2 min

Meta announced Make-A-Video, an AI-powered application that can render a video on-demand using existing graphics or text descriptions.

Make-A-Video is an artificial intelligence-powered video generator tool that allows users to render videos from image or text prompts, just like existing image synthesis tools such as Stable Diffusion and DALL-E. Make-A-Video can also make variations of existing videos. The tool isn’t accessible to the public yet.

The AI-powered tool is capable of animating static source graphics. The technology behind the AI video generator is built on text-to-image synthesis along with image generators, just like OpenAI’s DALL-E.

Instead of typical text descriptions animation, Meta uses innovative image synthesis data with unlabeled video training data to produce realistic animations.

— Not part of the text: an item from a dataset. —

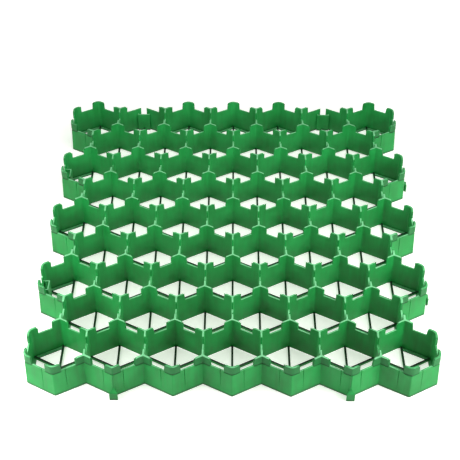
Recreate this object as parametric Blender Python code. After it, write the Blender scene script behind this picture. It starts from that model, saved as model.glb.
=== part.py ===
# Grass grid paver: one moulded honeycomb panel. Rows of pointed cells run along +Y, a raised
# tab stands on every joint of the walls, and six ribs cross in the foot of each cell. Lugs at
# the front and right drop into the pockets at the back and left of the next panel.
# The origin is under the centre of the middle cell. Metres, +Z up.
import math

import bmesh
import bpy
from mathutils import Matrix, Vector

MM = 0.001

# Honeycomb
CELL_PITCH = 56.0 * MM
ROWS = 9
CELLS_IN_WIDE_ROW = 7
WALL = 1.6 * MM
LOW_HEIGHT = 29.4 * MM

# Tabs on the joints of the walls
TAB_HEIGHT = 8.6 * MM
TAB_REACH = 9.4 * MM
TAB_LEAN = 1.3 * MM

# Ribs across the foot of each cell
RIB_WIDTH = 1.6 * MM
RIB_HEIGHT = 2.6 * MM

# Outer walls, thicker at the foot and tapering up to the low edge. Their tabs overhang the
# taper a little at the joints, and a groove beside each outer point narrows to the foot.
FOOT_TAPER = 0.8 * MM
TAB_OVERHANG = 0.5 * MM
OVERHANG_STEP = 0.5 * MM
GROOVE_WIDTH = 0.9 * MM
GROOVE_DEPTH = 0.6 * MM
GROOVE_FOOT_WIDTH = 0.1 * MM
GROOVE_FROM_TAB = 3.0 * MM

# Lugs, on these cells and rows counted from each end
LUG_CELL = 2
LUG_ROW = 3
LUG_HEAD = 8.0 * MM
LUG_HEAD_DEPTH = 1.4 * MM
LUG_FLARE = 0.8 * MM
LUG_NECK = 4.6 * MM
LUG_PROTRUSION = 5.1 * MM
LUG_BLOCK_HEIGHT = 9.0 * MM
LUG_SLOPE_HEIGHT = 8.0 * MM
SPINE_WIDTH = 2.0 * MM
SPINE_PROUD = 0.9 * MM
SPINE_BELOW_TAB = 1.0 * MM

# Pockets for the lugs of the next panel
MOUTH_CLEARANCE = 1.2 * MM
HEAD_CLEARANCE = 1.9 * MM
END_CLEARANCE = 2.3 * MM
POCKET_WALL = 1.6 * MM
POCKET_ABOVE_LUG = 6.0 * MM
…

The model uses AI to make predictions and quickly create short-motion scenarios.


On the official announcement page, Meta posted various text-generating video examples. The examples include phrases like “a teddy bear painting a portrait” and “a young couple walking in heavy rain”.

“Using function-preserving transformations, we extend the spatial layers at the model initialization stage to include temporal information”, Meta said. “The extended spatial-temporal network includes new attention modules that learn temporal world dynamics from a collection of videos.”

The company hasn’t made any announcement about when Make-A-Video will be available or who will be able to access it. It did provide a sign-up form for those interested in trying the AI-powered video generator tool in the future.

Ultimately, the AI model will be capable of generating photorealistic videos on demand. Furthermore, Meta stated on its official page that videos will have a watermark to “help ensure viewers know the video was generated with AI and is not a captured video”.